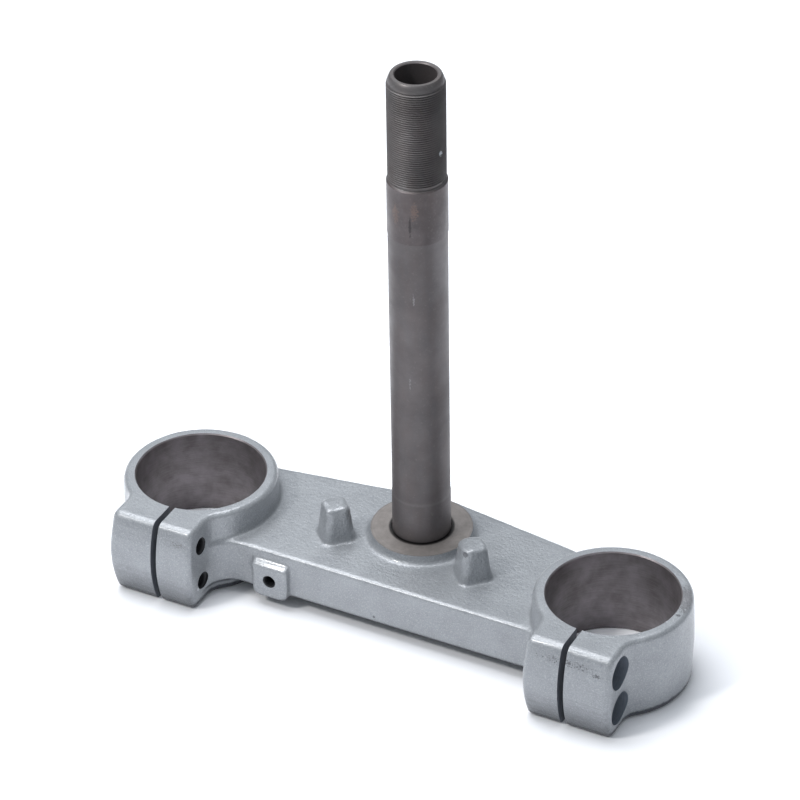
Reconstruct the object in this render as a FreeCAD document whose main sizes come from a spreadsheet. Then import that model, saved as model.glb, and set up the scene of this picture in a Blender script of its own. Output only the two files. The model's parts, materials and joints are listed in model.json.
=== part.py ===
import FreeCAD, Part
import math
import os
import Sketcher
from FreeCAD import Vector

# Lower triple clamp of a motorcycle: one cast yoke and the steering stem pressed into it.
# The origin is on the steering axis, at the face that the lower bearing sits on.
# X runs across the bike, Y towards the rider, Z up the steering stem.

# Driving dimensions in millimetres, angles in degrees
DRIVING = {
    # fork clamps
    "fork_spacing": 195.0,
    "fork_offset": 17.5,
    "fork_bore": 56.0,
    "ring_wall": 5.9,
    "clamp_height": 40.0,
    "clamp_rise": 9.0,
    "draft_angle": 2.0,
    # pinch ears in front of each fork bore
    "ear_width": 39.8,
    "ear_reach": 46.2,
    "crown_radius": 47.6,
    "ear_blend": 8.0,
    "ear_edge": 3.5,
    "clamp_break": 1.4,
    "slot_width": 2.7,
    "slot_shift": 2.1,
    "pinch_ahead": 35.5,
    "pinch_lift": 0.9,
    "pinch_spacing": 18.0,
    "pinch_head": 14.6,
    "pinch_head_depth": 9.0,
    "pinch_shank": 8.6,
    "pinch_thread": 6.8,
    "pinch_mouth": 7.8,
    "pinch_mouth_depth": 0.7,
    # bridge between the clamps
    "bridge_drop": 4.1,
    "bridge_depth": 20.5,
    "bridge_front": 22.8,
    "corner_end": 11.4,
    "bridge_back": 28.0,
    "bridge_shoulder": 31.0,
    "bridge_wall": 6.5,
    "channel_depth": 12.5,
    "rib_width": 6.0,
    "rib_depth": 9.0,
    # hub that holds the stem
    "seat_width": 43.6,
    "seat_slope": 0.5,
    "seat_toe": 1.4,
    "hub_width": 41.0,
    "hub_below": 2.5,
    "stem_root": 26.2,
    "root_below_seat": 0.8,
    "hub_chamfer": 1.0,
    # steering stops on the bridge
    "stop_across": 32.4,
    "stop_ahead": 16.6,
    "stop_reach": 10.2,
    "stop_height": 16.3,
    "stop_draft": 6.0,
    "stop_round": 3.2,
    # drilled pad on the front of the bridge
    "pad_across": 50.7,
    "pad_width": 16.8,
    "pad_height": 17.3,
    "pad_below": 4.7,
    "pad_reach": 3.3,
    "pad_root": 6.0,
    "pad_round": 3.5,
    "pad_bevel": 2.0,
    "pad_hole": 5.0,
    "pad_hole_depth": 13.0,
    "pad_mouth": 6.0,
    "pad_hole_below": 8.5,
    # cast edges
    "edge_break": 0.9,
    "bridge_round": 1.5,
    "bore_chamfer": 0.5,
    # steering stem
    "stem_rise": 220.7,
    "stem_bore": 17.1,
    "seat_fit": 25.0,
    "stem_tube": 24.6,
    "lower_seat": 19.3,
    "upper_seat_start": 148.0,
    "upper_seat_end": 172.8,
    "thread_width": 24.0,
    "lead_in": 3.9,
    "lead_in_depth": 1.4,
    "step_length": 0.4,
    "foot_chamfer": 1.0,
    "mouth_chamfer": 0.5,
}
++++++
**DESCRIPTION OF THE TASK:** Quote exactly the lines running from the start of the listing above through the line where "# X runs across" is found, and output no other lines.

**THE RESULT:**
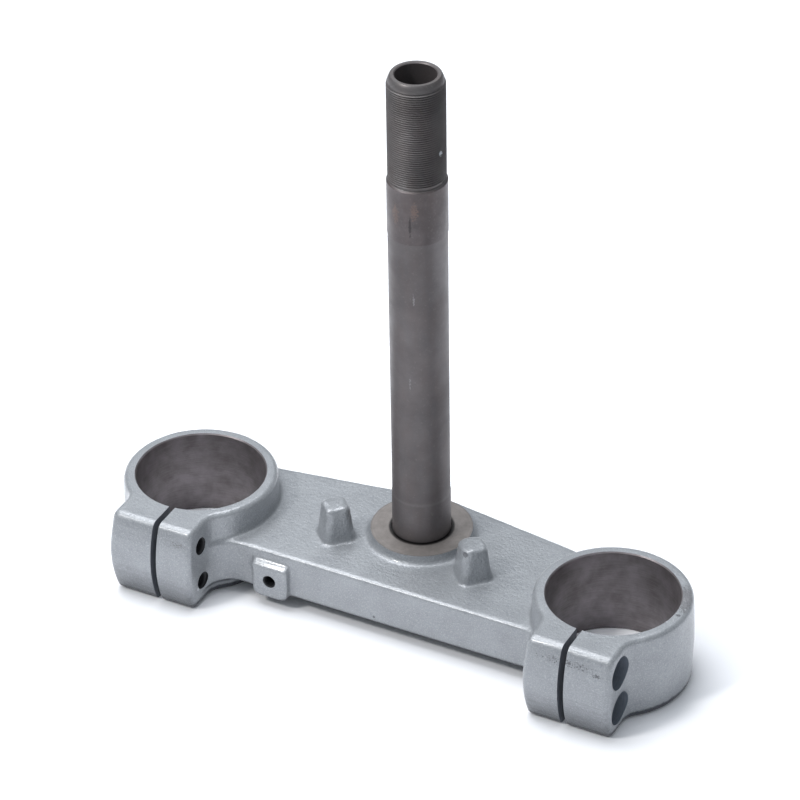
Reconstruct the object in this render as a FreeCAD document whose main sizes come from a spreadsheet. Then import that model, saved as model.glb, and set up the scene of this picture in a Blender script of its own. Output only the two files. The model's parts, materials and joints are listed in model.json.
=== part.py ===
import FreeCAD, Part
import math
import os
import Sketcher
from FreeCAD import Vector

# Lower triple clamp of a motorcycle: one cast yoke and the steering stem pressed into it.
# The origin is on the steering axis, at the face that the lower bearing sits on.
# X runs across the bike, Y towards the rider, Z up the steering stem.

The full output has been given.